■ **Set exercise**:
Set down, exactly as written, only the lines starting with the one that holds "disc = button_mesh(pearl, cutters)" and ending with the one that holds "obj.parent = empty".
....
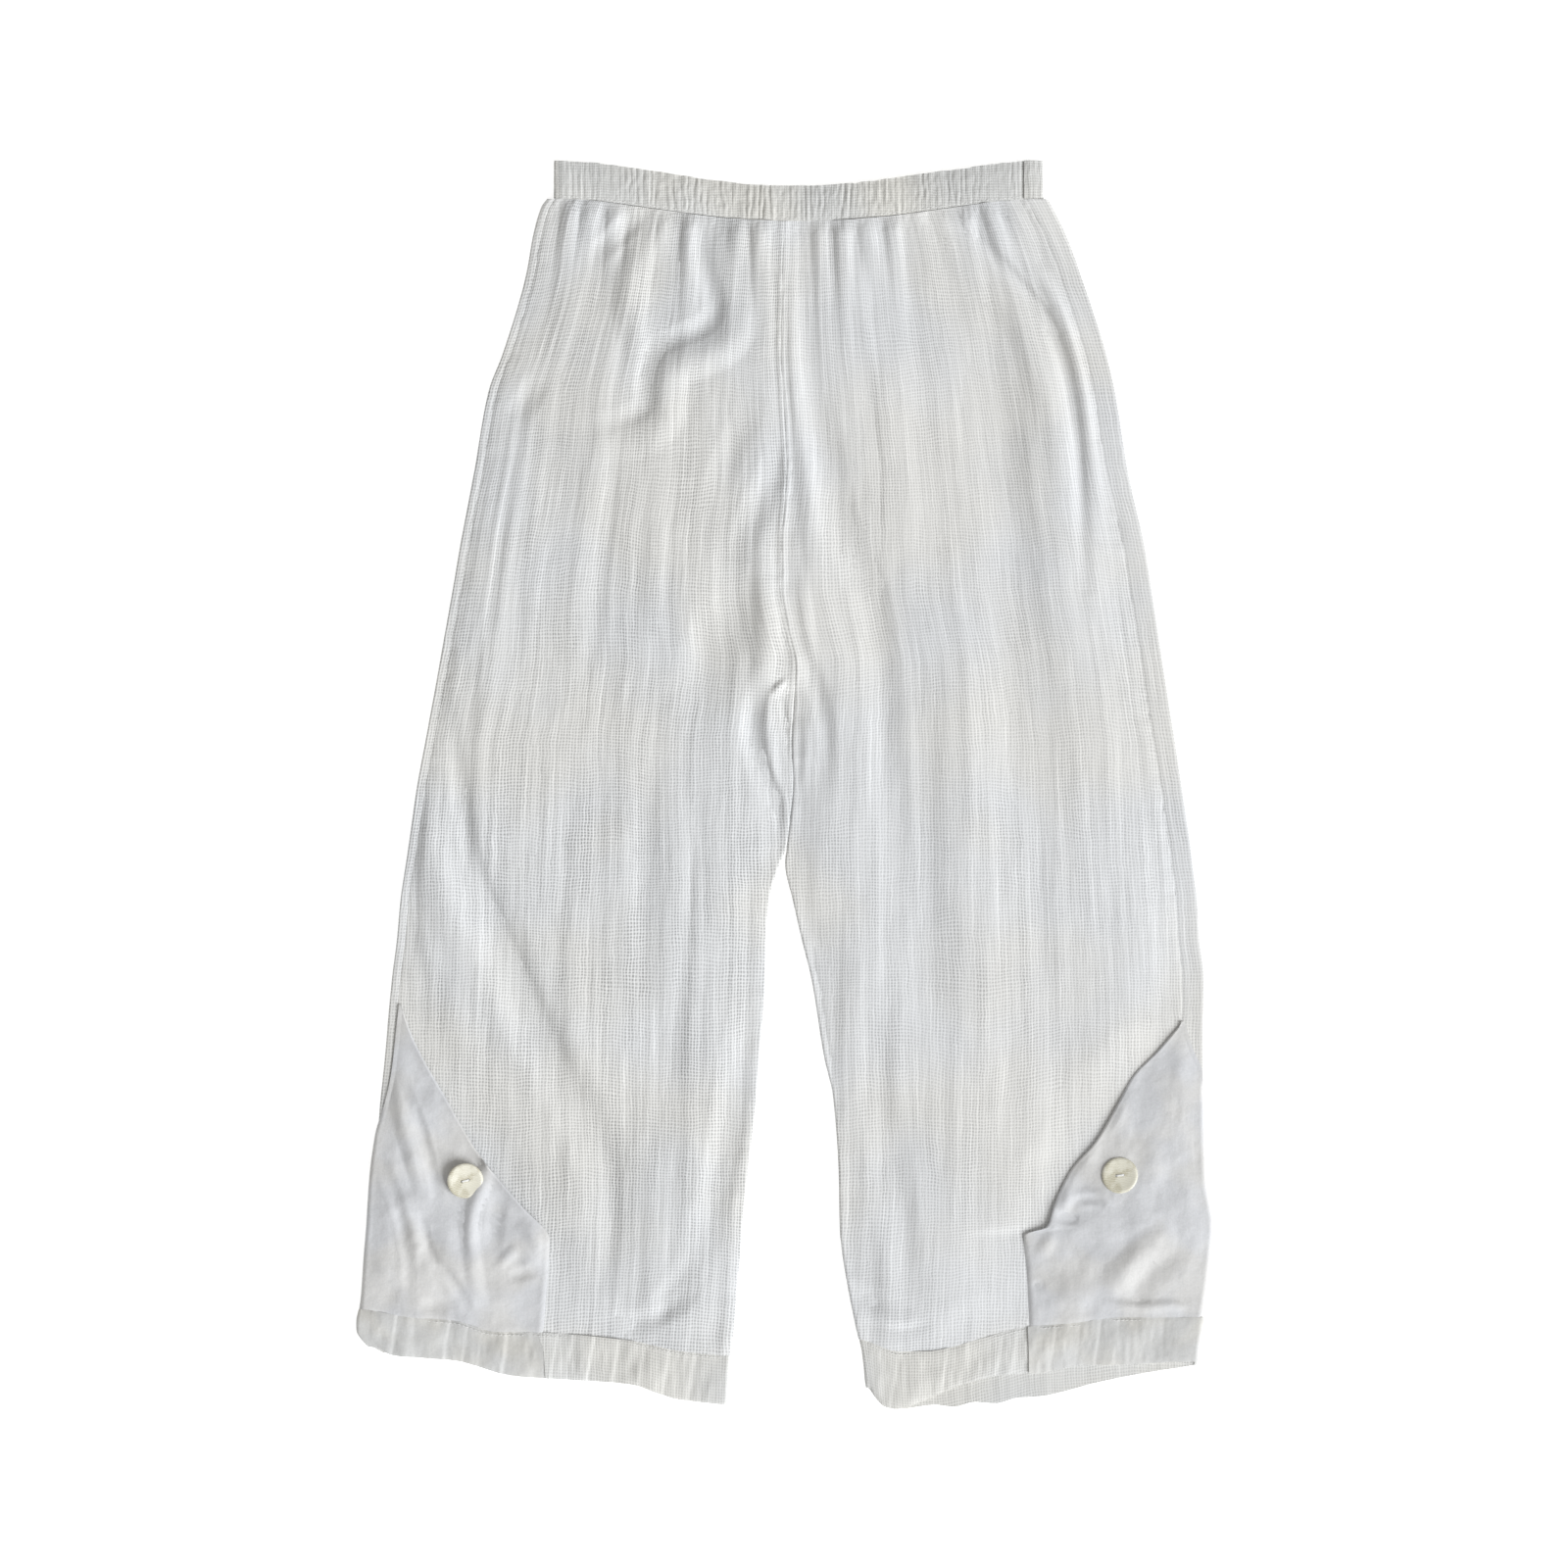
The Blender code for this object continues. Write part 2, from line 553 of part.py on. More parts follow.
def sheet(name, rows, thick, faces_up, finish, collection):
    """An open sheet through rows of points, its outer face where they lie, thickened inwards."""
    mesh = bmesh.new()
    grid = [[mesh.verts.new(point * MM) for point in row] for row in rows]
    for upper, lower in zip(grid, grid[1:]):
        for a, b, c, d in zip(upper, upper[1:], lower[1:], lower):
            mesh.faces.new((a, b, c, d))
    mesh.normal_update()
    if (sum(face.normal.z * face.calc_area() for face in mesh.faces) > 0) != faces_up:
        bmesh.ops.reverse_faces(mesh, faces=mesh.faces)
    data = bpy.data.meshes.new(name)
    mesh.to_mesh(data)
    mesh.free()
    data.shade_smooth()
    obj = add_object(name, data, finish, collection)
    wall = obj.modifiers.new("Wall", "SOLIDIFY")
    wall.thickness = thick * MM
    wall.offset = -1
    wall.use_even_offset = True
    return obj


def applied(obj):
    """The object with its modifiers made part of its mesh."""
    graph = bpy.context.evaluated_depsgraph_get()
    mesh = bpy.data.meshes.new_from_object(obj.evaluated_get(graph))
    obj.modifiers.clear()
    obj.data = mesh
    return obj


def seat(leg, place):
    """How high a leaning button lies so that it just clears the smooth cloth all over its underside."""
    around = np.linspace(0, 2 * math.pi, BUTTON_SIDES, endpoint=False)[:, None]
    radius = BUTTON_FOOT * BUTTON_RADIUS * np.array([0, 0.5, 1])
    dx, dy = radius * np.cos(around), radius * np.sin(around)
    x, y = place.x + dx, place.y + dy
    line = math.radians(place.line)
    rise = math.tan(math.radians(place.lean)) * (dy * math.cos(line) - dx * math.sin(line))
    free = curve(y, [(row.inner_y, row.inner_x) for row in FLAPS[leg]])
    flare = curve(y, [(row.inner_y, row.flare) for row in FLAPS[leg]])
    return (flap_top(leg, x, y, free, flare) - rise).max() + SEAM


def button_mesh(finish, cutters):
    """A dished disc, turned, with two holes for the thread."""
    mesh = bmesh.new()
    points = [
        mesh.verts.new((out * BUTTON_RADIUS * MM, 0, up * BUTTON_THICK * MM)) for out, up in BUTTON_PROFILE
    ]
    for a, b in zip(points, points[1:]):
        mesh.edges.new((a, b))
    data = bpy.data.meshes.new("button_profile")
    mesh.to_mesh(data)
    mesh.free()
    disc = add_object("button_disc", data, finish, cutters)
    turn = disc.modifiers.new("Turn", "SCREW")
    turn.steps = turn.render_steps = BUTTON_SIDES
    turn.use_merge_vertices = True
    turn.merge_threshold = 1e-5
    turn.use_normal_calculate = True
    for place in (-1, 1):
        bpy.ops.mesh.primitive_cylinder_add(
            vertices=HOLE_SIDES,
            radius=BUTTON_HOLE_RADIUS * MM,
            depth=3 * BUTTON_THICK * MM,
            location=(place * BUTTON_HOLE_OFFSET * MM, 0, 0),
        )
        hole = bpy.context.object
        hole.name = f"button_hole_{place}"
        hole.display_type = "WIRE"
        hole.users_collection[0].objects.unlink(hole)
        cutters.objects.link(hole)
        cut = disc.modifiers.new("Hole", "BOOLEAN")
        cut.operation = "DIFFERENCE"
        cut.object = hole
    bpy.context.view_layer.update()
    made = applied(disc).data
    for helper in list(cutters.objects):
        bpy.data.objects.remove(helper)
    return made


def main():
    for obj in list(bpy.data.objects):
        bpy.data.objects.remove(obj)
    scene = bpy.context.scene
    parts = bpy.data.collections.new("gaucho_pants")
    cutters = bpy.data.collections.new("cutters")
    for collection in (parts, cutters):
        scene.collection.children.link(collection)

    gauze = material("white_gauze", (0.80, 0.80, 0.79), 0.9)
    plain = material("white_plain_weave", (0.85, 0.85, 0.85), 0.7)
    pearl = material("mother_of_pearl", (0.80, 0.77, 0.64), 0.25)

    for leg in ("right", "left"):
        sheet(f"front_{leg}", front_rows(leg), GAUZE, True, gauze, parts)
        sheet(f"back_{leg}", back_rows(leg), GAUZE, False, gauze, parts)
        sheet(f"front_hem_{leg}", front_hem_rows(leg), HEM, True, gauze, parts)
        sheet(f"back_hem_{leg}", back_hem_rows(leg), HEM, False, gauze, parts)
        sheet(f"side_hem_{leg}", side_hem_rows(leg), HEM, True, plain, parts)
        sheet(f"side_panel_{leg}", flap_rows(leg), PLAIN, True, plain, parts)
    sheet("waistband_back", band_back_rows(), CASING, False, gauze, parts)
    gather_band(applied(sheet("waistband_front", band_front_rows(), CASING, True, gauze, parts)))

    disc = button_mesh(pearl, cutters)
    for leg, place in BUTTONS.items():
        button = bpy.data.objects.new(f"button_{leg}", disc)
        button.location = (place.x * MM, place.y * MM, seat(leg, place) * MM)
        line = math.radians(place.line)
        button.rotation_mode = "AXIS_ANGLE"
        button.rotation_axis_angle = (math.radians(place.lean), math.cos(line), math.sin(line), 0)
        parts.objects.link(button)


main()
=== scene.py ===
"""Looks for white pull-on gaucho trousers in open gauze weave, laid flat on their back.

The tables and functions below are in millimetres, like those of the solids, and the meshes in metres.
+X is the wearer's left, +Y runs from the hems up to the waist, and +Z is up from the floor.
"""

import math
from collections import namedtuple

import bmesh
import bpy
import numpy as np
from mathutils import Matrix, Vector


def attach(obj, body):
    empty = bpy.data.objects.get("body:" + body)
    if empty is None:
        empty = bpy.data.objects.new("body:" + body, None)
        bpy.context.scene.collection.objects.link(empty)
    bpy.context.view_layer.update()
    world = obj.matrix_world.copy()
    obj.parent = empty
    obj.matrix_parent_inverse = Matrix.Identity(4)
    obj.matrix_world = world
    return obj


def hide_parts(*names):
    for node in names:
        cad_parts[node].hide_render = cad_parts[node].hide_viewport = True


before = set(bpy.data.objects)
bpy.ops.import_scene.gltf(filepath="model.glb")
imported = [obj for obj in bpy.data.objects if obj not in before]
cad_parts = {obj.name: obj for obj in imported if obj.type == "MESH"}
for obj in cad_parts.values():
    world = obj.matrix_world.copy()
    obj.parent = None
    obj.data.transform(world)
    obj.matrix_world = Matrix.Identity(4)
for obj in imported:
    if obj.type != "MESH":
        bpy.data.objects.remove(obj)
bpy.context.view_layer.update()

MM = 0.001


def named(kind, *values):
    """A table, as one named row for each set of values."""
    return tuple(kind(*row) for row in values)


# ---- The garment's form, as in the solids ----

GAUZE = 1.2
PLAIN = 1.0
CASING = 2.4
HEM = 1.8
SEAM = 0.02
AIR = 1.0
OVERLAY = 0.5
LEG_GAP = 0.02

WAIST_SIDE = 417.5
WAIST_TOP = 445.6
CROTCH = 77.0
HEM_LINE = -385.0
FLAP_TOP = -160.0

BAND_RIGHT = -165.2
BAND_LEFT = 184.8
BAND_SAG = 16.0
BAND_TOP_SAG = 18.2
BAND_LIP_RIGHT = 3.0
BAND_LIP_LEFT = 14.0
BAND_GATHERS = 72
BAND_CROWN = 0.7
CROWN_RUN = 9.0

PUFF = 2.6
LEAST_LIFT = -1.6
EDGE_FADE = 8.0
PUFF_FADE = 34.0
FOLD_DEPTH = 1.7
FOLD_ENDS = 0.15
WAIST_RAMP = 75.0
HEM_RAMP = 115.0
MEET_RUN = 14.0
TUCK = 0.5
CENTRE_RIDGE = 0.7
CENTRE_RUN = 5.0
CROTCH_TURN = 18.0
CROTCH_RISE = 0.8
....
■ **Exercise output**:
    disc = button_mesh(pearl, cutters)
    for leg, place in BUTTONS.items():
        button = bpy.data.objects.new(f"button_{leg}", disc)
        button.location = (place.x * MM, place.y * MM, seat(leg, place) * MM)
        line = math.radians(place.line)
        button.rotation_mode = "AXIS_ANGLE"
        button.rotation_axis_angle = (math.radians(place.lean), math.cos(line), math.sin(line), 0)
        parts.objects.link(button)


main()
=== scene.py ===
"""Looks for white pull-on gaucho trousers in open gauze weave, laid flat on their back.

The tables and functions below are in millimetres, like those of the solids, and the meshes in metres.
+X is the wearer's left, +Y runs from the hems up to the waist, and +Z is up from the floor.
"""

import math
from collections import namedtuple

import bmesh
import bpy
import numpy as np
from mathutils import Matrix, Vector


def attach(obj, body):
    empty = bpy.data.objects.get("body:" + body)
    if empty is None:
        empty = bpy.data.objects.new("body:" + body, None)
        bpy.context.scene.collection.objects.link(empty)
    bpy.context.view_layer.update()
    world = obj.matrix_world.copy()
    obj.parent = empty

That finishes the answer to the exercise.